BC: the ULI backs up our lack of zoning as a good thing. See here
http://houstonstrategies.blogspot.com/2008/02/uli-verdict-on-houston.html
and here
http://houstonstrategies.blogspot.com/2008/02/more-on-houston-uli-panel.html
Other posts you may want to browse here:
http://houstonstrategies.blogspot.com/search/label/zoning
The Houston Chronicle points out that ULI experts say that you need more "regulation." Call it want you want, it's all a form of governmental control to encourage a certain type of development.
From the article:
"When you don't want government involved, it's called 'regulation,' " Polikov observed, drawing knowing chuckles from the audience at the Hyatt Regency Hotel. "When you do want government involved, but don't want to admit it, you call it 'public-private partnerships' or 'special districts.' "
Polikov said the Houston region can achieve the positive effects of zoning through better urban design and voluntary "livability" standards adopted by builders.
Now that is very new urbanist. The problems with zoning controls now back east is that there are too many of them not that they are inherently wrong. Simple zoning codes that focus on what to allow rather than what to restrict is what many jurisdictions back east are doing and it is essentially what the ULI experts are recommending for Houston through better "liveability standards" for developers.
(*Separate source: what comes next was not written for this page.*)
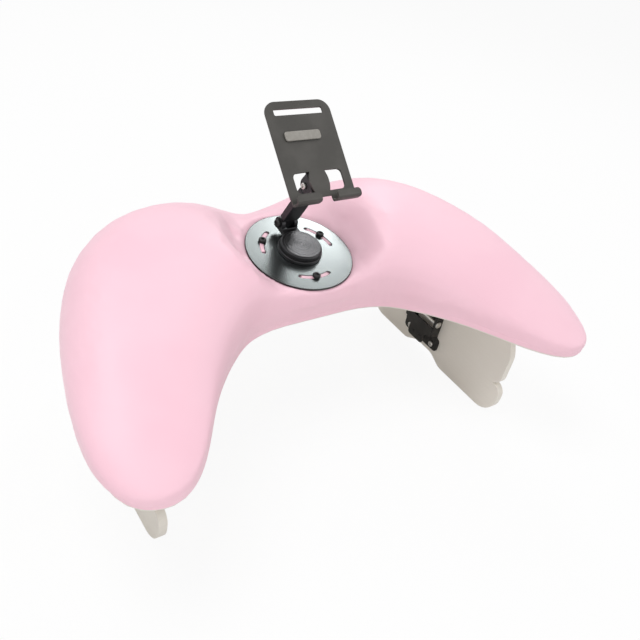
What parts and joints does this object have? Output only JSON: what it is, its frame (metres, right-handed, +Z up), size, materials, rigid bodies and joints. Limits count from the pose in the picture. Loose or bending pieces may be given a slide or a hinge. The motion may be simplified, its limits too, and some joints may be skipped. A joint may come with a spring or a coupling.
{
  "type": "manicure hand rest",
  "caption": "Padded horseshoe hand rest on folding side legs, with a swivelling, tilting phone holder on a steel disc in its middle.",
  "frame": {"origin": "middle of the footprint, on the table that the legs stand on", "axes": "+X to the right along the rest's width, +Y to the back, away from the person whose arms lie on it, +Z up"},
  "size_m": [0.5224, 0.3114, 0.3041],
  "materials": {
    "pink_leather": "smooth satin synthetic leather, pale pink",
    "cream_board": "matt cream laminate",
    "black_steel": "black coated steel",
    "brushed_disc": "polished grey steel",
    "black_aluminium": "black anodised, fine turned face",
    "plate_grey": "dark grey powder coat",
    "grey_silicone": "matt grey silicone",
    "bright_screw": "bright plated",
    "black_screw": "black oxide"
  },
  "bodies": {
    "rest": {"arm_pad": "pink_leather", "base_board": "cream_board", "mounting_disc": "brushed_disc", "disc_screw_1": "black_screw", "disc_screw_2": "black_screw", "disc_screw_3": "black_screw", "swivel_base": "black_aluminium", "board_leaf_right": "black_steel", "board_leaf_left": "black_steel", "board_screw_right_1": "bright_screw", "board_screw_right_2": "bright_screw", "board_screw_right_3": "bright_screw", "board_screw_right_4": "bright_screw", "board_screw_left_1": "bright_screw", "board_screw_left_2": "bright_screw", "board_screw_left_3": "bright_screw", "board_screw_left_4": "bright_screw"},
    "swivel": {"swivel_cap": "black_aluminium", "lower_bolt": "black_screw"},
    "arm": {"holder_arm": "black_aluminium"},
    "plate": {"phone_plate": "plate_grey", "plate_ears": "black_aluminium", "upper_bolt": "bright_screw", "plate_grip": "grey_silicone"},
    "right_leg": {"leg_panel_right": "cream_board", "leg_leaf_right": "black_steel", "pivot_pin_right": "black_steel", "lever_pin_right": "bright_screw", "leg_screw_right_1": "bright_screw", "leg_screw_right_2": "bright_screw", "leg_screw_right_3": "bright_screw", "leg_screw_right_4": "bright_screw"},
    "right_lever": {"lock_lever_right": "black_steel"},
    "left_leg": {"leg_panel_left": "cream_board", "leg_leaf_left": "black_steel", "pivot_pin_left": "black_steel", "lever_pin_left": "bright_screw", "leg_screw_left_1": "bright_screw", "leg_screw_left_2": "bright_screw", "leg_screw_left_3": "bright_screw", "leg_screw_left_4": "bright_screw"},
    "left_lever": {"lock_lever_left": "black_steel"}
  },
  "joints": [
    {"name": "holder_swivel", "type": "hinge", "parent": "rest", "child": "swivel", "pos_m": [0, 0.04199, 0.1701], "axis": [0, -0.153, 0.9882], "continuous": true},
    {"name": "arm_tilt", "type": "hinge", "parent": "swivel", "child": "arm", "pos_m": [0, 0.0717, 0.18603], "axis": [1, 0, 0], "range_deg": [-30, 45]},
    {"name": "plate_tilt", "type": "hinge", "parent": "arm", "child": "plate", "pos_m": [0, 0.04187, 0.2431], "axis": [1, 0, 0], "range_deg": [-25, 50]},
    {"name": "leg_fold_right", "type": "hinge", "parent": "rest", "child": "right_leg", "pos_m": [0.187, 0.02239, 0.1072], "axis": [0, 1, 0], "range_deg": [0, 90]},
    {"name": "leg_fold_left", "type": "hinge", "parent": "rest", "child": "left_leg", "pos_m": [-0.187, 0.02239, 0.1072], "axis": [0, -1, 0], "range_deg": [0, 90]},
    {"name": "lever_right", "type": "hinge", "parent": "right_leg", "child": "right_lever", "pos_m": [0.1915, 0.02239, 0.057], "axis": [0, -1, 0], "range_deg": [0, 5], "stiffness_Nm_per_rad": 1.5, "springref_deg": -5.73},
    {"name": "lever_left", "type": "hinge", "parent": "left_leg", "child": "left_lever", "pos_m": [-0.1915, 0.02239, 0.057], "axis": [0, 1, 0], "range_deg": [0, 5], "stiffness_Nm_per_rad": 1.5, "springref_deg": -5.73}
  ]
}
I also think that you guys abuse the fact that you are located in the sunbelt and are gaining jobs as if that is an excuse that you all must be doing something right. The rustbelt and east coast cities are not losing jobs because they are doing something wrong, jobs leave to move to some place that is cheaper to build and were wages are low. As soon as your city reaches a critical mass and property values go up, jobs will leave your city too. Florida and Vegas also are gaining a ton of jobs but does that mean cities should emulate Vegas design standards?
And for a word class city, the down town is small and covered with a ton of parking lots. Even you menton that, "...and a little walkable street life is usually not enough to overcome that preference." The free market determined how those spaces look and feel. If there were some from of control and regulation more would be done to make people want to live, eat and play in downtown Houston. Im not knocking Houston, the same could be said of downtown L.A.